Désormais intégré au corps d’administrateur aux affaires maritimes, Jonathan sera élève-officier de la Marine nationale à partir du 1er septembre. Durant ces deux années de formation, il se partagera entre l’École navale de Brest et l’École nationale de sécurité et d’administration de la mer (Ensam) de Nantes. En 2018, il deviendra administrateur titulaire et connaîtra sa première affectation. « À long terme, je vise un retour au pays, mais j’ignore encore sous quelle forme. » Pourquoi pas un rôle majeur au sein du Parc de la mer de Corail, dans le cadre d’objectifs de protection de l’océan, de gestion des ressources et de coordination régionale ?

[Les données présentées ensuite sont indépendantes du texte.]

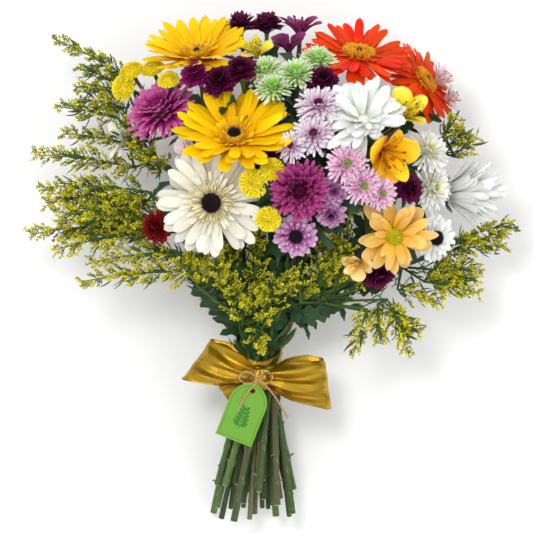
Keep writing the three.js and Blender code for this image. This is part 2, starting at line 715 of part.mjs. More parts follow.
// Every stem and branch as a path with a radius at each point.
function stalks() {
  const targets = [];
  [...BLOOMS.map((bloom) => [bloom, seat(bloom)]), ...SPRAYS.map((spray) => [spray, sprayHub(spray)])]
    .forEach(([{ branch }, place]) => {
      if (branch) {
        targets.at(-1).branches.push(place);
      } else {
        targets.push({ ...place, branches: [] });
      }
    });
  const random = seededRandom(900);
  return seatStems(targets).flatMap((target) => {
    const length = SHORTEST_TAIL + random() * (LONGEST_TAIL - SHORTEST_TAIL);
    const foot = target.waist.clone().addScaledVector(target.tail, length);
    const neck = target.top.clone().addScaledVector(target.ahead, -target.neck);
    const middle = halfWay(target.waist, AXIS, neck, target.ahead);
    const main = {
      path: [foot, target.waist, middle, neck, target.top],
      radii: [STEM_RADIUS, STEM_RADIUS, 2.2, 1.8, target.cup],
      sides: 5,
    };
    const branches = target.branches.map((branch, i) => ({
      path: [
        middle.clone().lerp(neck, 0.5 + 0.4 * i / target.branches.length),
        branch.top.clone().addScaledVector(branch.ahead, -branch.neck),
        branch.top,
      ],
      radii: [TWIG_RADIUS, TWIG_RADIUS, branch.cup],
      sides: 3,
    }));
    return [main, ...branches];
  });
}

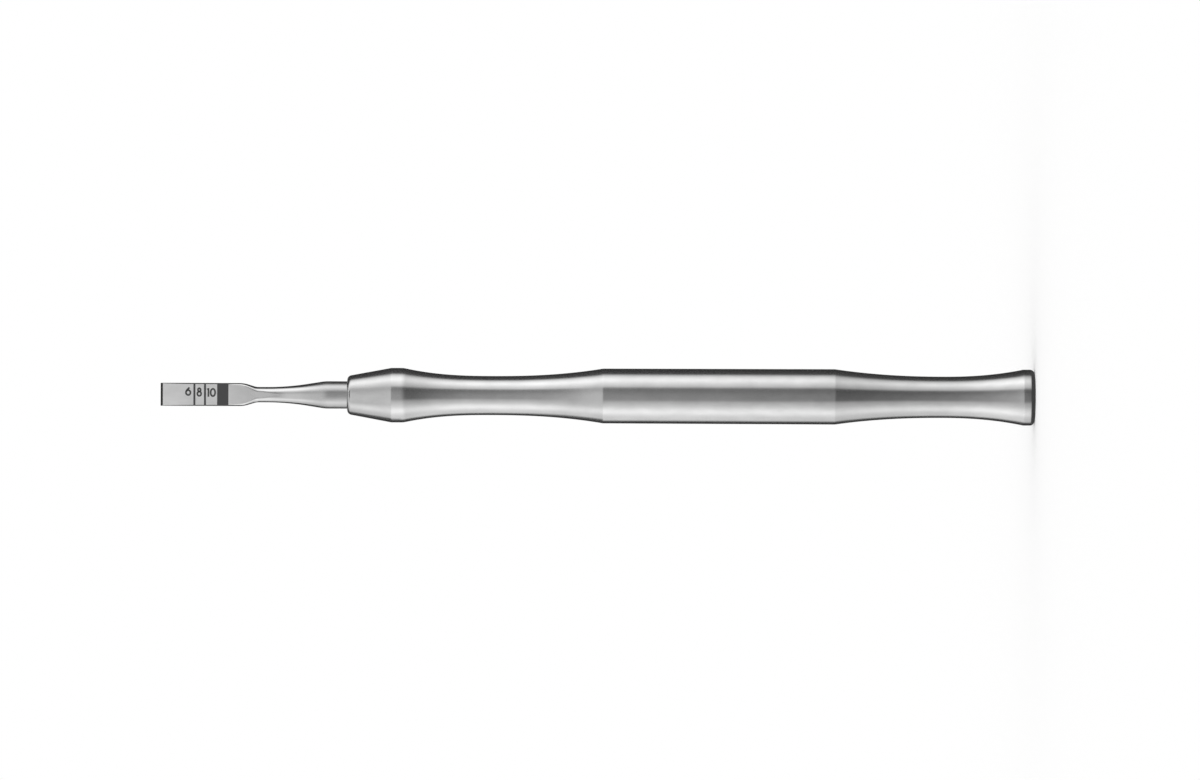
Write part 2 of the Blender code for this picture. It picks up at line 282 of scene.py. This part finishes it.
def turned_radius(height):
    """Radius of the handle between its two rounded ends, before its corners are softened."""
    if height < RIM_TOP:
        return RIM_RADIUS
    if height < REAR_NARROWEST:
        return flank_radius(REAR_LOWER, height)
    if height < BARREL_BASE:
        return flank_radius(REAR_UPPER, height)
    if height < BARREL_TOP:
        share = (height - BARREL_BASE) / (BARREL_TOP - BARREL_BASE)
        return BARREL_REAR_RADIUS + (BARREL_FRONT_RADIUS - BARREL_REAR_RADIUS) * share
    if height < FRONT_NARROWEST:
        return flank_radius(FRONT_LOWER, height)
    if height < BULGE_BASE:
        return flank_radius(FRONT_UPPER, height)
    if height < BULGE_TOP:
        return BULGE_RADIUS
    share = (height - BULGE_TOP) / (NOSE_FACE - BULGE_TOP)
    return BULGE_RADIUS + (NOSE_CORNER_RADIUS - BULGE_RADIUS) * share


def softened_radius(height):
    """Radius of the handle with each corner drawn over by a short curve, tangent to both its sides."""
    for corner, reach in SOFTENED:
        if abs(height - corner) < reach:
            share = (height - corner + reach) / (2 * reach)
            before = turned_radius(corner - reach)
            after = turned_radius(corner + reach)
            middle = turned_radius(corner)
            return (1 - share) ** 2 * before + 2 * share * (1 - share) * middle + share**2 * after
    return turned_radius(height)


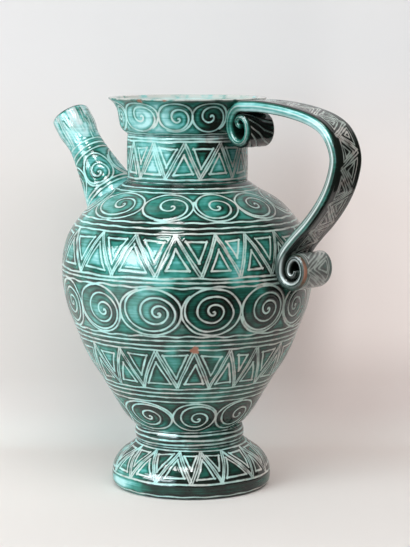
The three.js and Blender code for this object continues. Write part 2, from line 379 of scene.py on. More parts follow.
def spline(points):
    """A smooth curve through the points."""
    points = np.asarray(points, float)
    padded = np.concatenate([[2 * points[0] - points[1]], points, [2 * points[-1] - points[-2]]])
    share = np.linspace(0, 1, SPLINE_STEPS, endpoint=False)[:, None]
    spans = []
    for before, start, end, after in zip(padded, padded[1:], padded[2:], padded[3:]):
        leave, arrive = (end - before) / 2, (after - start) / 2
        cubic = 2 * start - 2 * end + leave + arrive
        square = 3 * end - 3 * start - 2 * leave - arrive
        spans.append(cubic * share**3 + square * share**2 + leave * share + start)
    return np.concatenate([*spans, points[-1:]])


def softened(points, rounds, closed):
    """The same points with their corners rounded a little more at each round."""
    points = points.copy()
    for _ in range(rounds):
        if closed:
            points += 0.5 * ((np.roll(points, 1, axis=0) + np.roll(points, -1, axis=0)) / 2 - points)
        else:
            points[1:-1] += 0.5 * ((points[:-2] + points[2:]) / 2 - points[1:-1])
    return points


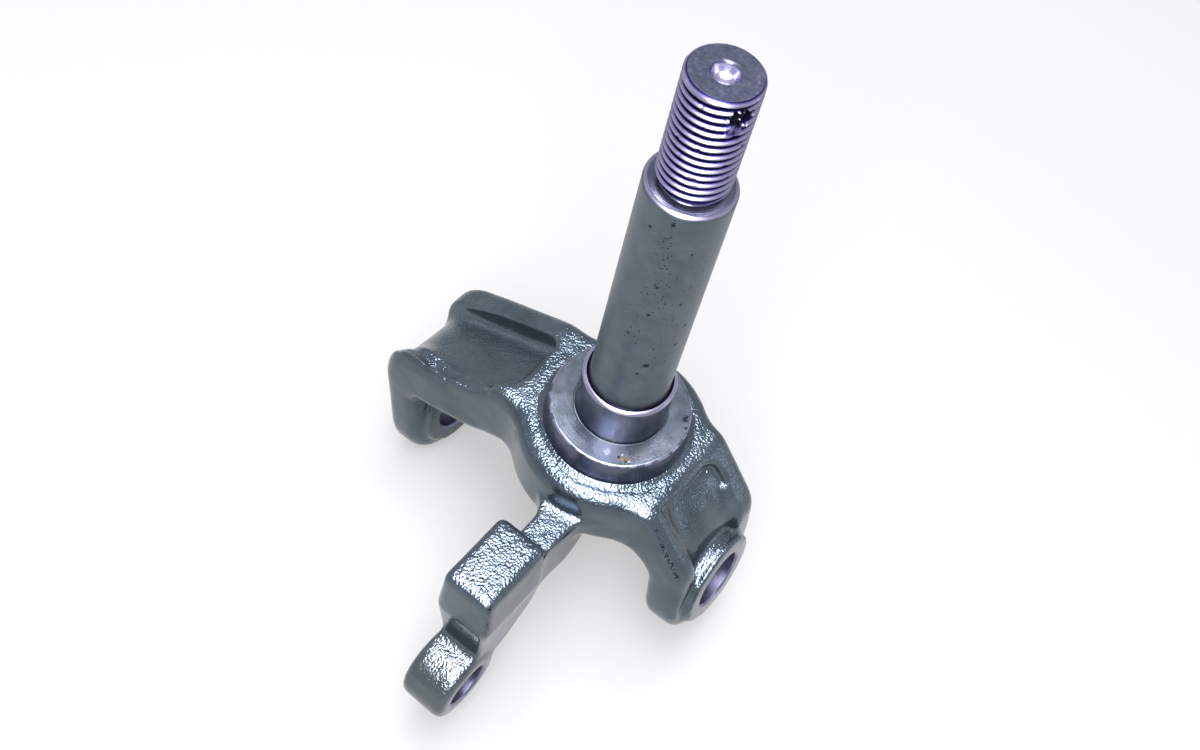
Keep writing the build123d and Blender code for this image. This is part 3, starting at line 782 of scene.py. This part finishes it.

En attendant, le vice-président de l’Association des Calédoniens de Bordeaux, promoteur inconditionnel des études en Métropole et « très bon VRP du programme Cadres Avenir », tente de gérer l’énorme pression qui pèse sur ses épaules depuis son succès en juin. Et, pour cela, rien de mieux que de se ressourcer en tribu, là-haut dans ses montagnes de Sarraméa, avant de partir à l’assaut du littoral breton.

 

Fiche de poste

L’administrateur des affaires maritimes assure la direction des différents services chargés de la mer et du littoral, participe au développement du transport maritime et de la plaisance, de la pêche et des cultures marines, des énergies marines et de la mise en œuvre des ressources profondes. Il veille à la bonne application des réglementations maritimes nationales et internationales. Associé aux opérations d’aménagement du littoral et de protection de la qualité des eaux, il coordonne également les moyens de sauvetage et de surveillance en mer et participe à la lutte contre la pollution des espaces marins.

 

1 600 Cadres Avenir depuis 1989

Programme destiné au rééquilibrage prévu par l’Accord de Nouméa, Cadres Avenir (qui a remplacé le programme « 400 Cadres » issu des Accords de Matignon) accompagne des personnes souhaitant reprendre un cursus d’études supérieures en vue de parvenir à un poste de cadre moyen ou supérieur nécessaire au développement économique de la Nouvelle-Calédonie. Depuis 1989, 1 584 personnes ont bénéficié de ces programmes, soit une moyenne de 58 stagiaires par an, dont 71 % d’origine kanak ; 45 % viennent des Loyauté, 36 % de la province Sud et 19 % de la province Nord. À l’arrivée, 78 % des parcours se sont conclus par une réussite et 98 % des personnes suivies travaillent aujourd’hui en Nouvelle-Calédonie. 51 % de la promotion 2015 est féminine. Pour 2016, 59 stagiaires intègrent ce programme financé à 90 % par l’État et à 10 % par la Nouvelle-Calédonie. Francky Dihace, premier avocat kanak, a également bénéficié de ce dispositif par le passé. Il prêtera serment le 11 août prochain devant la cour d'appel de Nouméa.